Mind you: before our brief warm-up two weeks ago, the snow had been too deep for easy deer travel. We seldom see deer once the snow gets knee-high to a human. The deer vacate such upland country and head for traditional low-lying deer yards.

Frankly, I'm not 100 percent sure what comes to dine on the food plot behind the house.  Deer are common in early and late winter, and so too are rabbit and squirrels. On a warm sunny day we occasionally see a 'possum or raccoon waddling about in the melting snow.

Seeing an occasional wild turkey is great fun.

We've enjoyed having wild turkeys stop by in the past, and one winter we helped feed a flock of 40 birds. One, a bird with a 12-inch paint brush for a beard, brought his harem of hens and little ones in every day for a feeding visit.

The birds would fly up onto the deck of our house and try to eat seed from the bird feeder, and they would walk up and down the deck. They usually roosted in trees behind the house but often would roost on the peak of our house roof or the peak of the garage roof.

The big gobbler was having a bad time of it, and a ball of ice as big as a golf ball covered his middle toe. He quit coming for a few days and I was afraid a coyote had pulled him down, but when he showed up, the ball of ice and middle toe were gone. The toe had frozen and broke off.

Hosting a flock of turkeys  was great fun.

The birds came in January and were still here in April. One day, some idiot poached that big gobbler from his car window, ran onto my land, grabbed the flopping bird, threw it into the trunk and rapidly drove away.
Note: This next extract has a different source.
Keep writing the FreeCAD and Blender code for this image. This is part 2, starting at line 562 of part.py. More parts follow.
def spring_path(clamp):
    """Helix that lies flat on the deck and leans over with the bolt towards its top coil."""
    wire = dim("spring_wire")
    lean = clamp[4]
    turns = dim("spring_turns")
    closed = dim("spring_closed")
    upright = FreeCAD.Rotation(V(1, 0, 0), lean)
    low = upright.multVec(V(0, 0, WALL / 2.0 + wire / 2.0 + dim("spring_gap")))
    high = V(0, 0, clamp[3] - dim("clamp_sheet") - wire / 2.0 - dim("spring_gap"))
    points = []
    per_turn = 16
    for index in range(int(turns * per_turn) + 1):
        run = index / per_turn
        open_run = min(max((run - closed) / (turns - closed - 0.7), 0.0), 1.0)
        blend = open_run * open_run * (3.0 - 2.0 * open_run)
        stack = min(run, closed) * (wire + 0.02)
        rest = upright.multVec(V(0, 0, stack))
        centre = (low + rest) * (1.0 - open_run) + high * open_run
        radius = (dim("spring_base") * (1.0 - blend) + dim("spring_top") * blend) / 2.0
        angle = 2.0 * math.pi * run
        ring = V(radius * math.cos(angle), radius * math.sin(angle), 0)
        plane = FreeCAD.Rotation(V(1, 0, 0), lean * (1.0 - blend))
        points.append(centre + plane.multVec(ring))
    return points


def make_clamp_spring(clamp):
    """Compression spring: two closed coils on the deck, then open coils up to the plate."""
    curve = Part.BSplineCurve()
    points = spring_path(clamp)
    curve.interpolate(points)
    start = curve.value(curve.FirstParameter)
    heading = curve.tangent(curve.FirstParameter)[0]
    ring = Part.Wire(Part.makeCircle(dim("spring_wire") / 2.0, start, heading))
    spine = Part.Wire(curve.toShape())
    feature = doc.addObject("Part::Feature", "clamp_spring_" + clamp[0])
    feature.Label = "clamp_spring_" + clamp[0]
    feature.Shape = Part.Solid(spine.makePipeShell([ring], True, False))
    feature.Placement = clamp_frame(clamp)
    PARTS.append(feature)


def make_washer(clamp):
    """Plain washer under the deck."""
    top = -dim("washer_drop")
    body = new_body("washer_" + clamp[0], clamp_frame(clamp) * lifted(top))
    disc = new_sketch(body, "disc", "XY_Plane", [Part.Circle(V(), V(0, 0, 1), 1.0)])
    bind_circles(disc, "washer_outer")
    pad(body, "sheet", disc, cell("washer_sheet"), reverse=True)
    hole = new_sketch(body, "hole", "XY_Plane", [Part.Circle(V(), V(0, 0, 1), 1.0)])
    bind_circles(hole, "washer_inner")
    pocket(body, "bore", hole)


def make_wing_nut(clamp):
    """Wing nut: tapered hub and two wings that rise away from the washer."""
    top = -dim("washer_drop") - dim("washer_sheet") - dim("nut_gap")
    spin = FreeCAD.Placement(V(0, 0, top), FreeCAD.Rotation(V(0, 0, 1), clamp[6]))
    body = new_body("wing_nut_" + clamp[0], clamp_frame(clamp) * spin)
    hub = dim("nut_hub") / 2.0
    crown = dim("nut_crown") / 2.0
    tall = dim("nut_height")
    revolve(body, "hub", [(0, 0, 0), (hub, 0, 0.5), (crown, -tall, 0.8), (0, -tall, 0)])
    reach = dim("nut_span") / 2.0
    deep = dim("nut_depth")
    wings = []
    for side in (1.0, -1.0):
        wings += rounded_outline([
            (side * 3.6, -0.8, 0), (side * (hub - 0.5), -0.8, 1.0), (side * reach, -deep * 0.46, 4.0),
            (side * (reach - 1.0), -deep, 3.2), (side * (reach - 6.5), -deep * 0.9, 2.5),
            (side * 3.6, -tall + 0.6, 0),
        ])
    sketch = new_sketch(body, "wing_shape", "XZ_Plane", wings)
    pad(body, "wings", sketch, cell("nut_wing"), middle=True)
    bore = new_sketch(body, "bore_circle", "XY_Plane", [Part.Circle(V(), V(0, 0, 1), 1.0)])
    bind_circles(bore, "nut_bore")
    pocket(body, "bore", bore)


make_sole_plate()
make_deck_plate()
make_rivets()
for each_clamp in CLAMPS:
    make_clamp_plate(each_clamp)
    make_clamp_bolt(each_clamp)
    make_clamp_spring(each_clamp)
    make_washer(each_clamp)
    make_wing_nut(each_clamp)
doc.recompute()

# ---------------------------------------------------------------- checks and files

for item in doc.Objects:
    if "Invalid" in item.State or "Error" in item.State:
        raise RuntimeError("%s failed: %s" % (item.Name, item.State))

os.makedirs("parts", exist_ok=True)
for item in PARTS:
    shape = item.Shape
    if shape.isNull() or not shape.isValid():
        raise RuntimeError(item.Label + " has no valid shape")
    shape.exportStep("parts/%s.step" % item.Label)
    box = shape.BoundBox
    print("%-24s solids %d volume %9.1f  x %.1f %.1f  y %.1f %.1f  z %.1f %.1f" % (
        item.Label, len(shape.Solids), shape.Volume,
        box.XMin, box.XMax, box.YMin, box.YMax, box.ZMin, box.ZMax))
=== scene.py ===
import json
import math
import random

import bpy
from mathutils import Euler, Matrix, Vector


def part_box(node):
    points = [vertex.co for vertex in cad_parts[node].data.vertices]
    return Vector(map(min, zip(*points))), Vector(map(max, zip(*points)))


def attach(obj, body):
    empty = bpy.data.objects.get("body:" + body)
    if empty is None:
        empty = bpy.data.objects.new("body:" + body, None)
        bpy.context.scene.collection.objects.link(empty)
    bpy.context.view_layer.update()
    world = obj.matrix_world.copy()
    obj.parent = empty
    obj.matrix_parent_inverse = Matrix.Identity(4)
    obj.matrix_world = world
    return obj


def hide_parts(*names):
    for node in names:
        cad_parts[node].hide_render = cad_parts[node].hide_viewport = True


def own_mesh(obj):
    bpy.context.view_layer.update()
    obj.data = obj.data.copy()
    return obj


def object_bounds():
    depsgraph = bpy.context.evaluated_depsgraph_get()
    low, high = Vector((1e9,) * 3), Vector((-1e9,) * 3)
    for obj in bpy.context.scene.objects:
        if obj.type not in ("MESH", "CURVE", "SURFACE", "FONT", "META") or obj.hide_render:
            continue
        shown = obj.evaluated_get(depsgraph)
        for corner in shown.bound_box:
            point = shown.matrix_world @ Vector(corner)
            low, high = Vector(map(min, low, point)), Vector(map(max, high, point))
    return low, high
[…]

Those birds never came back to my land.

Birds will come to the winter handout, but once it is started, it must continue. To abandon feeding, especially during a bad winter, will cause irreparable damage to our wildlife.

The largest bird that visits our bird feeders (primarily the suet feeder) is a pileated woodpecker. We have both the male and female of that species, and see them almost every day. Flickers also visit, and they are a fairly large bird. We also get chickadees, goldfinches, grosbeaks, juncos, nuthatches, sparrows and a raft of the smaller downy and hairy woodpeckers.

We feed to help give something back to the wildlife community. It can be a major expense, but I've found that it makes me feel good. And watching the birds as they feed is far more entertaining than watching the soaps on television.

But then, that's just one man's peckish wintertime opinion.